By HANNAH GALEONE
Students and faculty at the University of Mary Washington have mixed feelings about the use of technology in an academic environment. The two most recent generations, “Generation Z and Millennials,” rely on technology in every moment of their lives, whether it is the use of a smartphone to send an email or Tweet or using a laptop in class to live stream a lecture. Just like the millennial and the Z generations, UMW students rely heavily on technology in the classroom.
“As a digital generation, Generation Z expects digital learning tools such as [Skype and online forums] to be deeply integrated into their education,” said Forbes in a recent study. “For [Generation Z], technology has always been a fully integrated experience into every part of their lives.”
Professors at UMW have mixed feelings when it comes to the use of technology in their classrooms. Figuring out what is acceptable and what is not is something that they work to decipher on a daily basis.
“One of my goals for my creative writing students is achieving writing fluency,” says Dr. Warren Rochelle, an English Professor at UMW. Dr. Rochelle wants “as much as possible, to facilitate and support students’ writing processes and to make the link between imagining a character, a place, a conversation, the story, and writing down the story as fluid as possible.”
Rochelle continued, “technology is a tool that can help students become more fluent as writers, and for them to see that process and product are connected.”
Although technology can be beneficial in the learning environment, there can be negative aspects to the use of electronic devices in the classroom.
“Having worked for a long time in the software industry, I see both value and drawbacks to incorporating technology into our classrooms, just as we do in our daily lives and in our professional futures,” says Dr. Brenta Blevins, an Assistant Professor of Writing Studies at UMW. “I talk with my students about how using technology in the classroom for non-class purposes is distracting not only to them, but also to their classmates,” Blevins states. “Classroom technology use should help students learn and do their work, not distract them from learning.”
When asked about technology in the classroom, several students expressed their apprehension toward the use of electronic devices in class.
“I think [electronic devices] hinder the learning process. I like to write stuff out [when I take notes],” said sophomore Rick Altenburg. “Having a laptop out [while I’m in class] is too distracting.”
“I feel that technology in [the] classroom hinders the learning process. There is just no good use for general technology [in the classroom],” said Chris Hanbury. “If someone has a learning challenge, then it is acceptable for them to use technology to be on an even playing field with the other students.”
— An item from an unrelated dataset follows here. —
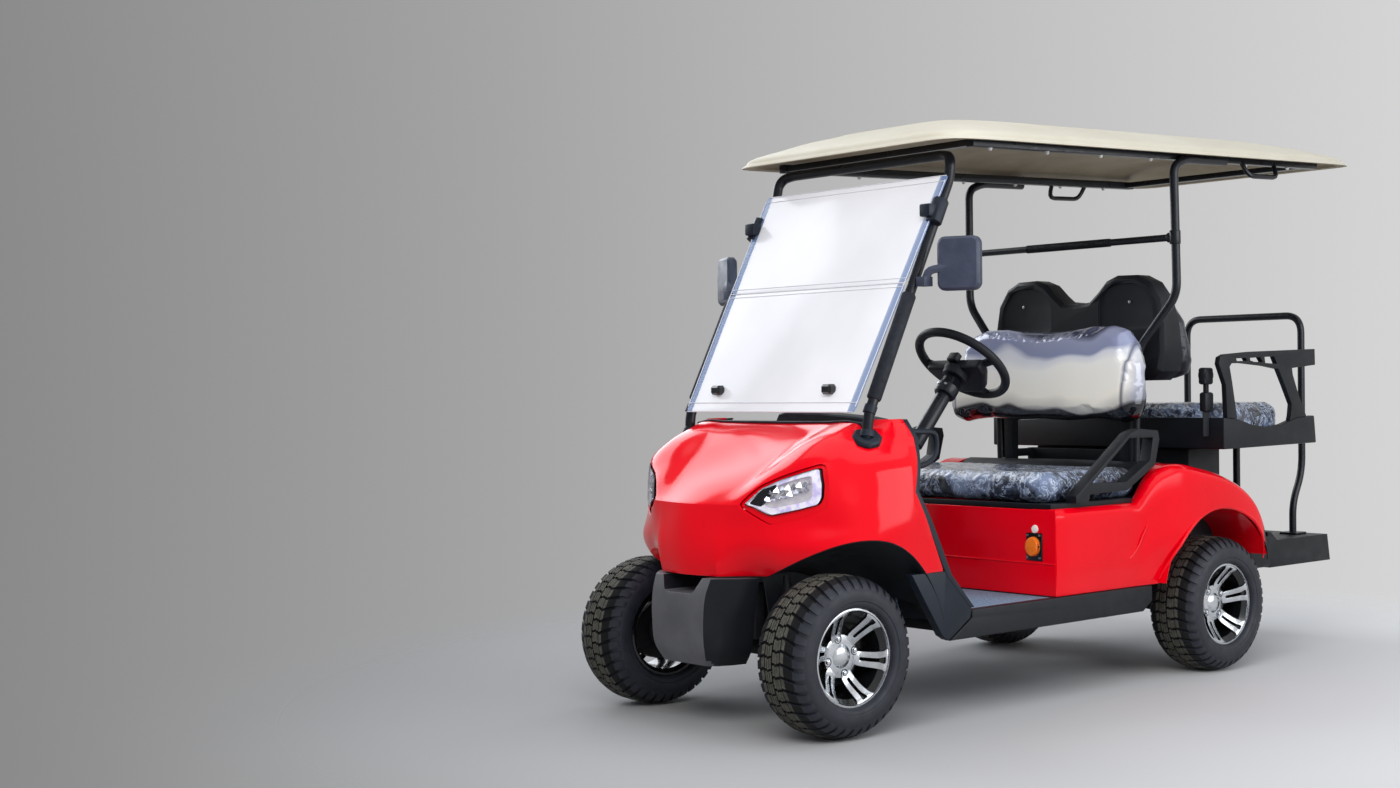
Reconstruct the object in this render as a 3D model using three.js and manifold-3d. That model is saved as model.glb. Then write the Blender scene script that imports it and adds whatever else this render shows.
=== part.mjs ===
// A four-seat electric golf cart: two seats facing forward, two facing rear, a canopy roof and a
// fold-down windscreen. Lengths are millimetres. The cart faces -Y, its left side is +X, +Z is up.
// Inside the cart group every Y is measured from the front axle and every Z from the ground.
import * as THREE from 'three';
import { mergeVertices } from 'three/addons/utils/BufferGeometryUtils.js';
import Module from 'manifold-3d';

const wasm = await Module();
wasm.setup();

// Running gear
const wheelbase = 1653;
const frontTrack = 860;
const rearTrack = 969;
const tyreRadius = 229.5;
const tyreHalf = 99;
const kingpinX = 335;
const steeringArm = 100;
const tieRodZ = 185;
// Bodywork
const bodyHalf = 530;
const sillLow = 240;
const sillTop = 323;
const floorTop = 322;
const bodyFront = 830;
const seatTop = 593;
const deckFront = 1238;
const archY = 1623;
const archZ = 257;
const archRadius = 302;
// Roof and its frame
const roofHalf = 516;
const roofFront = 405;
const roofRear = 2558;
const roofFrontZ = 1708;
const roofRise = 0.0426;
const roofCrown = 112;
const tubeRadius = 15;
// Seats
const frontSeatHalf = 476;
const frontSeatRear = 1340;
const rearSeatHalf = 505;
const rearSeatEnd = 2110;
const trayHalf = 545;
const trayFront = 1676;
const trayRear = 2240;
const trayLow = 755;
const trayTop = 862;
// Rear step
const stepHalf = 380;
const stepFront = 2165;
const stepRear = 2560;
const stepTop = 400;
// The middle of the cart's length, from the front axle
const lengthMiddle = (stepRear + 18 - tyreRadius) / 2;
// Pieces that touch keep this gap
const gap = 0.4;

function finish(color, roughness, metalness) {
  return new THREE.MeshStandardMaterial({ color, roughness, metalness });
}

const redPaint = finish(0xe0121c, 0.25, 0.0);
const creamRoof = finish(0xe9e4d2, 0.45, 0.0);
const blackTube = finish(0x1a1b1d, 0.35, 0.3);
const blackPlastic = finish(0x202124, 0.6, 0.0);
const greyPlastic = finish(0x3a3c42, 0.6, 0.0);
const darkSteel = finish(0x2a2b2d, 0.5, 0.6);
const tyreRubber = finish(0x17181a, 0.85, 0.0);
const rimAlloy = finish(0xb9bcc0, 0.25, 0.9);
const vinyl = finish(0x23242c, 0.35, 0.0);
const clearPanel = finish(0xdfe6ea, 0.05, 0.0);
const matGrey = finish(0x4b5560, 0.95, 0.0);
const lampClear = finish(0xe8eaee, 0.1, 0.2);
const socketOrange = finish(0xe8721a, 0.5, 0.0);

const cart = new THREE.Group();
cart.position.y = -lengthMiddle;

// ---------- shaping helpers ----------

const [alongX, alongY, alongZ] = [[1, 0, 0], [0, 1, 0], [0, 0, 1]].map((axis) => new THREE.Vector3(...axis));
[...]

“I always feel that I have more of an understanding of what is going on in class when I don’t use technology [during the lecture],” said senior Dan Clark. “When I take notes I always hand write [them].”
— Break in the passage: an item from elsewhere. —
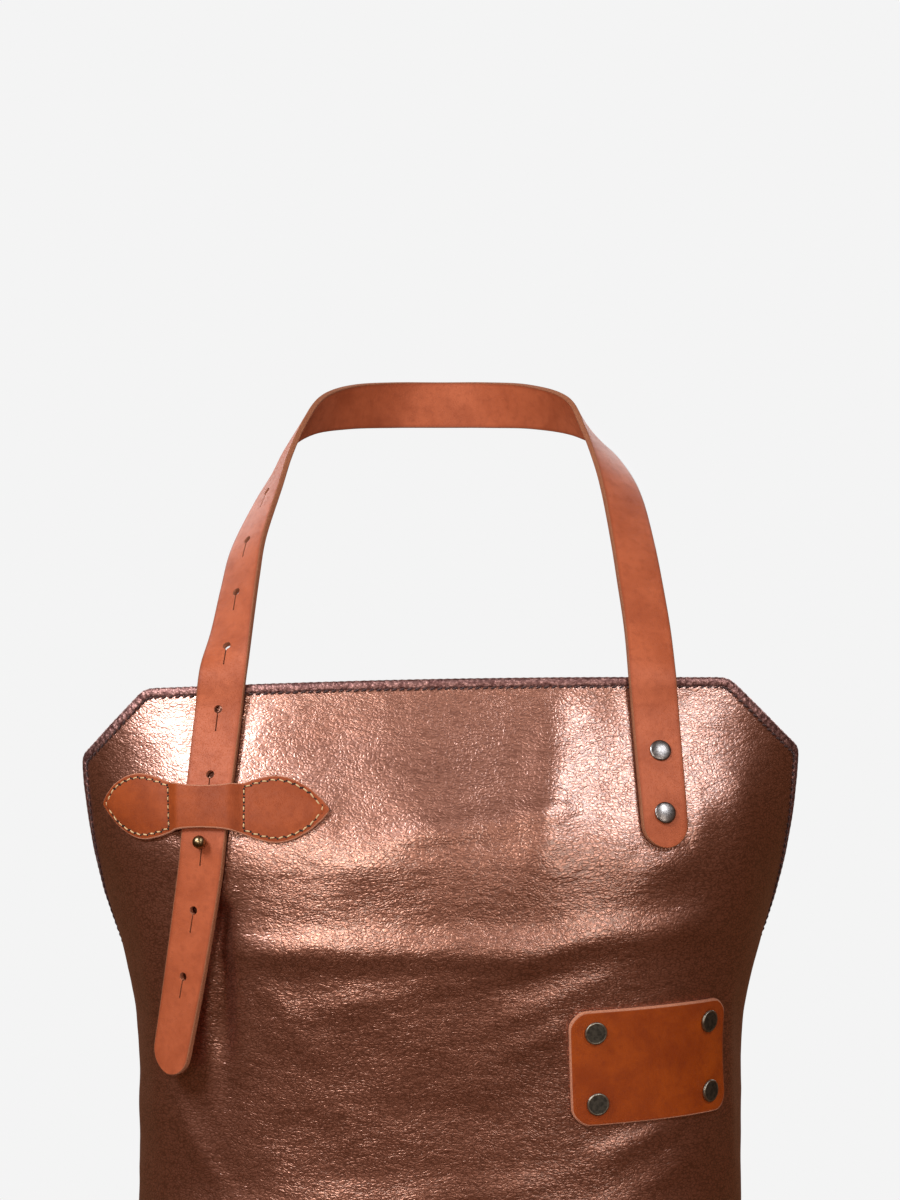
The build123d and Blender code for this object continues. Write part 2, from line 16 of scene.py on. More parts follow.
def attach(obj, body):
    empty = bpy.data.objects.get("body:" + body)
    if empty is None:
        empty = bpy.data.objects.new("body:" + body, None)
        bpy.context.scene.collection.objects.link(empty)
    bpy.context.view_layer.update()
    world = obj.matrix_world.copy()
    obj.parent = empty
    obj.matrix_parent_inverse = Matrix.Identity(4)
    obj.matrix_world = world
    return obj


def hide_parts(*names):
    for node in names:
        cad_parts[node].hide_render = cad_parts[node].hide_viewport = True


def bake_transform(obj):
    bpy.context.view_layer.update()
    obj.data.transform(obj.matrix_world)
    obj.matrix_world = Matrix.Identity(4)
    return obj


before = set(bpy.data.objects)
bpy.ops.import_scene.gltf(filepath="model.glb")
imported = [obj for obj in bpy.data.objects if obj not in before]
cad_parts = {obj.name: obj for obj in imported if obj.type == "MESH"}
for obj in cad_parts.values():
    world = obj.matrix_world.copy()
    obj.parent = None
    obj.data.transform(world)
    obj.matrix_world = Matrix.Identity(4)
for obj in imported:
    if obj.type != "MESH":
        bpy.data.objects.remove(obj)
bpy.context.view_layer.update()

MM = 0.001

# The torso form
WAIST_HALF_WIDTH = 163.0
CHEST_EXTRA_WIDTH = 44.0
SKIRT_EXTRA_WIDTH = 20.0
WAIST_HALF_DEPTH = 105.0
CHEST_EXTRA_DEPTH = 16.0
NECKLINE_SETBACK = 38.0
SKIRT_EXTRA_DEPTH = 26.0
FORM_CENTRE_Y = -85.0
SQUARENESS = 0.03
LAST_TURN = 4.6
TURN_STEPS = 230

# Panel and edge
BIB_TOP_Z = -147.0
HEM_Z = -977.0
BIB_TOP_HALF = 155.0
CHAMFER_RUN = 31.0
CHAMFER_DROP = 32.0
TOP_ARCH = 3.0
BIB_ROLL = math.radians(1.1)
BIB_SHIFT = -2.0
CHEST_FLAT_HALF = 205.0
SKIRT_FLAT_HALF = 305.0
PANEL_THICKNESS = 1.4
PANEL_INSET = 3.4
STITCH_PITCH = 4.0
STITCH_INSET = 5.35
HEM_FLUTE = 8.5

# Straps
STRAP_WIDTH = 25.4
STRAP_THICKNESS = 3.0
EDGE_ROUND = 0.7
FACE_CROWN = 0.12
LEFT_STRAP_GAP = 1.3
RIGHT_STRAP_GAP = 0.9
STUD_X, STUD_Z = -122.4, -229.0
LEFT_SLOPE = 0.1
HOLE_PITCH = 36.0
HOLE_RADIUS = 2.25
SLIT_LENGTH = 9.0
SLIT_WIDTH = 0.7
TAIL_BEND_DROP = 16.5
TAIL_TIP_DROP = 122.0
TAIL_LIFT = 9.0
RIGHT_END_X, RIGHT_END_Z = 116.4, -219.0
RIGHT_SLOPE = -0.07
STRAP_RIVETS = [(114.4, -182.9), (116.2, -214.2)]
NECK_FOLD = [(0, -168, -158), (0, -168, -139)]

# Keeper
KEEPER_X, KEEPER_Z = -121.8, -211.5
KEEPER_HALF_LENGTH = 66.0
KEEPER_THICKNESS = 2.0
KEEPER_GAP = 0.45
KEEPER_BRIDGE_RISE = 4.9
KEEPER_SEAM = 21.0
KEEPER_STITCH_PITCH = 4.6
KEEPER_STITCH_INSET = 2.5
KEEPER_STITCH_END = 62.6

# Patch
PATCH_X, PATCH_Z = 113.0, -345.0
PATCH_WIDTH, PATCH_HEIGHT = 97.0, 61.0
PATCH_THICKNESS = 2.4
PATCH_TILT = math.radians(2.0)
PATCH_CORNER = 9.0
PATCH_GAP = 0.25
PATCH_RIVETS = [(x, y) for x in (-34.5, 34.5) for y in (-19, 19)]

# Metal
CAP_RADIUS = 5.7
CAP_HEIGHT = 1.7
CAP_RIM = 0.55
PATCH_CAP_RADIUS = 6.0
BALL_RADIUS = 3.5
NECK_RADIUS = 1.9
FLANGE_HEIGHT = 0.9

# Waist belt
BELT_Z = -437.0
BELT_ANCHOR_OVERLAP = 52.0
BELT_RIVET_INSETS = (14.0, 40.0)
BELT_GAP = 0.6
BELT_STUD_PAST_MIDDLE = 10.0
BELT_END_PAST_STUD = 20.0
BELT_SEAM_PAST_MIDDLE = 62.0
BELT_TAIL_BEND = 16.5
BELT_TAIL_LENGTH = 120.0
BELT_TAIL_LIFT = 4.0
BELT_OVER = 4.5
BELT_CLEAR_HOLE = 4.2


# ---- the form
def ease(value, low, high):
    """0 below low, 1 above high, and a smooth rise between them."""
    share = np.clip((np.asarray(value, float) - low) / (high - low), 0.0, 1.0)
    return share * share * (3 - 2 * share)


def unit(rows):
    return rows / np.linalg.norm(rows, axis=-1, keepdims=True)


def turned(x, y, angle):
    """Places turned about the origin, counterclockwise."""
    c, s = math.cos(angle), math.sin(angle)
    return x * c - y * s, x * s + y * c


def half_width(z):
    chest = CHEST_EXTRA_WIDTH * ease(z, -350, -150)
    return WAIST_HALF_WIDTH + chest + SKIRT_EXTRA_WIDTH * ease(-z, 450, 900)


def half_depth(z):
    chest = CHEST_EXTRA_DEPTH * ease(z, -420, -270)
    neckline = NECKLINE_SETBACK * ease(z, -245, -135)
    return WAIST_HALF_DEPTH + chest - neckline + SKIRT_EXTRA_DEPTH * ease(-z, 450, 760)


def flat_half(z):
    """Half width of the flat panel at height z, measured along the leather."""
    return CHEST_FLAT_HALF + (SKIRT_FLAT_HALF - CHEST_FLAT_HALF) * ease(-z, 160, 450)


def form_xy(turn, z):
    across = (np.sin(turn) + SQUARENESS * np.sin(3 * turn)) / (1 - SQUARENESS)
    ahead = (np.cos(turn) - SQUARENESS * np.cos(3 * turn)) / (1 - SQUARENESS)
    return half_width(z) * across, FORM_CENTRE_Y - half_depth(z) * ahead


def form_slope(turn, z):
    dx = half_width(z) * (np.cos(turn) + 3 * SQUARENESS * np.cos(3 * turn))
    dy = half_depth(z) * (np.sin(turn) - 3 * SQUARENESS * np.sin(3 * turn))
    return dx / (1 - SQUARENESS), dy / (1 - SQUARENESS)


def normal_at(turn, z):
    """Unit normal of the form, pointing away from the wearer."""
    dx, dy = form_slope(turn, z)
    (x0, y0), (x1, y1) = form_xy(turn, z - 1), form_xy(turn, z + 1)
    return unit(np.stack([dy, -dx, dx * (y1 - y0) / 2 - dy * (x1 - x0) / 2], axis=-1))


def arc_table(z):
    """For each height, the distances along the section at evenly spaced turns."""
    turns = np.linspace(0, LAST_TURN, TURN_STEPS + 1)
    middles = (turns[1:] + turns[:-1]) / 2
    dx, dy = form_slope(middles[None, :], z[:, None])
    run = np.cumsum(np.hypot(dx, dy) * (turns[1] - turns[0]), axis=1)
    return turns, np.concatenate([np.zeros((len(z), 1)), run], axis=1)


def pairs(first, second):
    return np.broadcast_arrays(np.atleast_1d(np.asarray(first, float)), np.asarray(second, float))


def turn_at_arc(arc, z):
    """The turn at a distance along the section from the front middle."""
    arc, z = pairs(arc, z)
    turns, run = arc_table(z)
    return np.copysign([np.interp(abs(a), row, turns) for a, row in zip(arc, run)], arc)


def arc_at_x(x, z):
    """The arc on the front half where the section has this x."""
    x, z = pairs(x, z)
    front = np.linspace(-math.pi / 2, math.pi / 2, 2001)
    turn = np.array([np.interp(a, form_xy(front, h)[0], front) for a, h in zip(x, z)])
    turns, run = arc_table(z)
    return np.copysign([np.interp(abs(t), turns, row) for t, row in zip(turn, run)], turn)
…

Although technology is a distraction for some students, the Learning Disabilities Association in Ontario said that using a laptop can help students with handwriting difficulties.
“For students with handwriting difficulties, being able to take notes on a laptop or computerized device (such as an iPad) can improve the quantity and quality of the notes,” says the Learning Disabilities Association of Ontario. “Using a word processor can help students to complete work that is more organized and includes less spelling errors than handwritten work.”
At UMW, the Office of Disability Resources works to make sure that every student at Mary Washington has the tools they need to learn to their fullest extent. The ODR has technology available to approved students that can assist those with “specific learning disability conditions/dyslexia, attention deficit disorders, speech/language impairments” according to the Office of Disability Resources website. There is a font, called “Dyslexie,” designated to improve the reading abilities of those with dyslexia
When asked about the acceptance of smartphones and laptops in class, students reflected on their professors’ opinions on electronic devices.
“Most of my professors are OK with you having your laptop or tablet out as long as you’re actually taking notes,” said Altenburg.
“I have one professor who does not want to see our phones in class,” said Hanbury.
In a recent study, Barnes and Noble said that “as digital natives, [members of Generation Z and Millennials] expect technology to play an instrumental role in their educational experience.” This study revealed that 64 percent of students said that they preferred to use websites with study materials over paper textbooks and 84 percent of students preferred to have a Smartboard in their classroom over a chalk or white-erase board.
The battle to find equilibrium where technology benefits those in an academic setting and does not detract is something that the current generation, alongside the previous generations, continues to take part in. Research shows that technology in the classroom is highly effective — the goal now is to integrate technology seamlessly into the world of education.